Among them are BMI Research, which has raised its 2017 and 2018 real GDP growth forecasts to 5.3% and 5.0% respectively, from 4.7% and 4.6% previously.

It said the continued strong demand for electronics suggested that exports would be the main driver of growth over the coming quarters, while higher oil prices would be supportive of overall growth.

“Domestically, we expect a slight increase in government spending in the run-up to the general election that must be held by August 2018. “To date, the ruling coalition has already announced a slew of measures aimed at boosting support and we expect this to continue as the election draws near, providing a boost to headline growth,” it said.

The research house, which is a unit of Fitch Group, said the risks to its outlook were a sharp slowdown in the Chinese economy, which could weigh on the country’s export sector, especially palm oil, capping growth.

“A considerable rise in political risks in the run-up to the election could also undermine existing confidence in Malaysia’s business environment and weigh on investment,” it said.

AmBank Research, which saw GDP growth for the second quarter beat its estimate of 5.2%, has also revised upwards its forecast for the year.

The research house said it was revising its forecast to between 5.7% and 5.9% from 5.0% previously. following two consecutive quarters of strong growth.

Moving forward, it expected a firm ringgit against the US dollar, stable inflation, a healthy labour market and external demand, as well as import growth to provide the growth momentum in the areas such as construction, exports, services and private consumption, which, in turn, would support manufacturing and also SME activities.

It has also maintained its ringgit outlook against the US dollar at 4.31–4.33 for the full-year average.

CIMB Research said Bank Negara’s growth outlook of “above 4.8%” implied that growth should moderate in the second half to 5.1% year-on-year, as the trade and manufacturing spurt eases.

It added that the expectation was broadly in line with its forecast of a 5.4% growth in 2017.

“With the economy exhibiting resilience, we think monetary policy will remain on an extended pause, and hence reiterate an end-2017 overnight policy rate forecast of 3%,” it said in a note.

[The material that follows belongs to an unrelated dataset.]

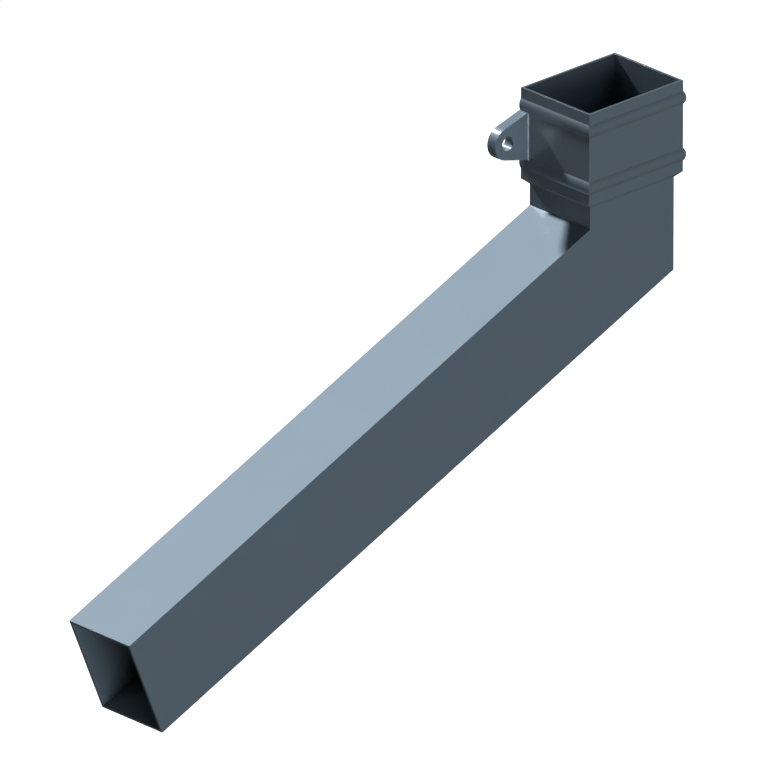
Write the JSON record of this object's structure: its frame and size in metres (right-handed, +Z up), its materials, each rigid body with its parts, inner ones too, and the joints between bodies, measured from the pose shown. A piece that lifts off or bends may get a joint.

It, however, cautioned that Malaysia’s external position remained exposed to the volatility of portfolio flows, which it said was susceptible to “turning on a dime” when market sentiment weakens.

Hong Leong Investment Bank Research has maintained its forecast trajectory for a moderate GDP growth of 5.1% in second half as the base effect continues to wear off.

As the GDP growth was within its expectation, the research house has maintained its full-year growth forecast at 5.4%.

On public perception, Socio-Economic Research Centre executive director Lee Heng Guie said the general sentiment among Malaysians remained one of cynicism and indifference, regardless of the country’s strong economic performance.

The centre, which also nudged up its own full-year projection to 5.5% from 5.0%, stressed that there remains a disconnect between the strong GDP growth and the reality on the ground.

“The surprisingly strong headline GDP numbers for two consecutive quarters in a row have masked some disillusionment.

“They (Malaysians) have mixed reactions about the numbers; not so upbeat as they are not feeling the impact of the strong economic growth.

“The sense we get is that the feel-good factors and strong economic growth are not trickled down to the man in the street, as moderate salary increments were offset by the rising cost of living and increasing prices of necessities,” he pointed out.

Lee was of the view that economic expansion would persist, driven by firming domestic demand and exports, but warned that there were risks that required close monitoring.

He said this included the anticipated tighter monetary stance from the US Federal Reserve, unpredictable geopolitical risks, and the rising threat of protectionism by advanced economies against emerging economies.